The early Saturday afternoon was glorious on the sprawling property of the University of Minnesota, unless your destination was Siebert Field and you were looking for a parking spot.

Parking is never easy over there near the ballpark squeezed against the railroad tracks on a far end of campus. On this day, there was a United soccer game starting at TCF Bank Stadium and a Gophers softball game at Cowles Stadium, both starting a few minutes after 1 p.m.

The baseball contest – Game 2 of a Gophers-Indiana series – was set for 2 p.m.

The head start for soccer and softball attendees for parking basically meant that a good share of the baseball crowd had only one hope: lax enforcement by the university gendarmes.

Indiana came into the weekend standing 20th in RPI for Division I baseball, and the Gophers were 28th. Reggie Meyer went eight strong innings, and the unrelated freshman, Max Meyer, got three outs in the ninth in a 4-1 victory for the Gophers on Friday night.

On Saturday, the home team was sending out Patrick Fredrickson, another freshman and 4-0 with a 1.08 ERA in five Big Ten starts. He was opposing Cam Beauchamp, a sophomore lefthander, and part of the Indiana's deep and well-regarded staff.

Fredrickson is 6-foot-6 and rail-thin. He has a flinging motion from three-quarters – a little deception to go with a good combination of pitches. The first two innings could not have been easier for him.

He was leading 3-0 into the third, when the Hoosiers opened with a single, a walk and then a sacrifice. Yeah, they bunted two runners over while down three runs … college overmanaging at its finest.

Fredrickson then went to a 3-0 count on Logan Kaletha. He worked the count back to 3-2, and then Kaletha took strike three.

Billy Soule Sr., a baseball man who never misses a Gophers home game, said: "That's Fredrickson right there. That kid always throws the right pitch.''

Fredrickson got out of the third when center fielder Alex Boxwell used his speed to run down Scott Bradley's drive to the 370-foot sign in left center field.

The Hoosiers challenged him again in the fourth. Fredrickson caused part of that problem by throwing past first on a throw-over to keep a runner close. The ball went into the open spaces and the Indiana runner went to third.

Eventually, it was first-and-third with one out, and the batter was power threat Luke Miller. Fredrickson struck him out on a breaking ball – and that was Indiana's last gasp.

Fredrickson wound up going seven scoreless innings and allowing two hits. The Gophers kept adding on to three first-innings runs and won the game, 9-1, to stay tied with Michigan (13-3) for first place in the Big Ten.

When it comes to a lineup, this team seems to be more loaded than the 2016 club that won the regular-season title. A major reason for that is the good health of Terrin Vavra, now a junior.

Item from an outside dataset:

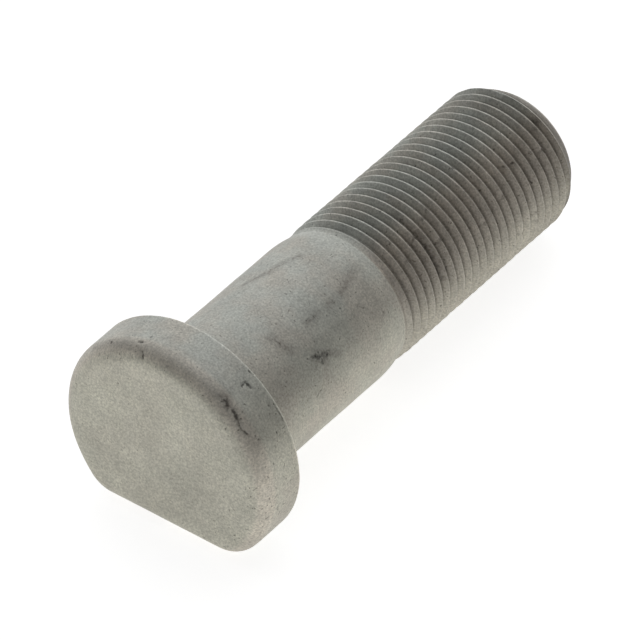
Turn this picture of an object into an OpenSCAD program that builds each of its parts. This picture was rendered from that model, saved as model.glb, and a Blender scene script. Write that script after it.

Vavra was a freshman standout on the 2016 team, before encountering a back problem that knocked him out of the lineup. He dealt with that again in 2017. This season, his back has been OK, allowing Vavra to emerge as a difference-making shortstop.

Consider the fifth inning on Saturday: Fredrickson was in a need of an easy inning after battling through the third and the fourth, and Vavra gave him the second out by diving to his left to snare a rocket of a line drive. And then Vavra came up and pulled a home run way back in right field.

This is an experienced club that hits, catches the ball and has some depth. What it needed was young pitching to come through, and that's happened with the outstanding work of Fredrickson and closer Max Meyer.

The Sunday starter behind Reggie Meyer and Fredrickson has been in flux. Sam Thoresen, another freshman, will start against the Hoosiers. He went three innings in a start last Sunday vs. Ohio State.

The two wins vs. Indiana allowed the Gophers to put behind the ugly finish to the series at Ohio State. They were going to get a third out in the ninth and complete a sweep, when a Buckeye runner crashed into first baseman Cole McDevitt, knocking the ball loose and allowing two decisive runs to score.

A couple of days later, the Big Ten office confirmed to Anderson that the runner should have been called out to end the game in the Gophers' favor.

"It was just confirmation of what we already knew," Anderson said. "It's still a loss in the standings."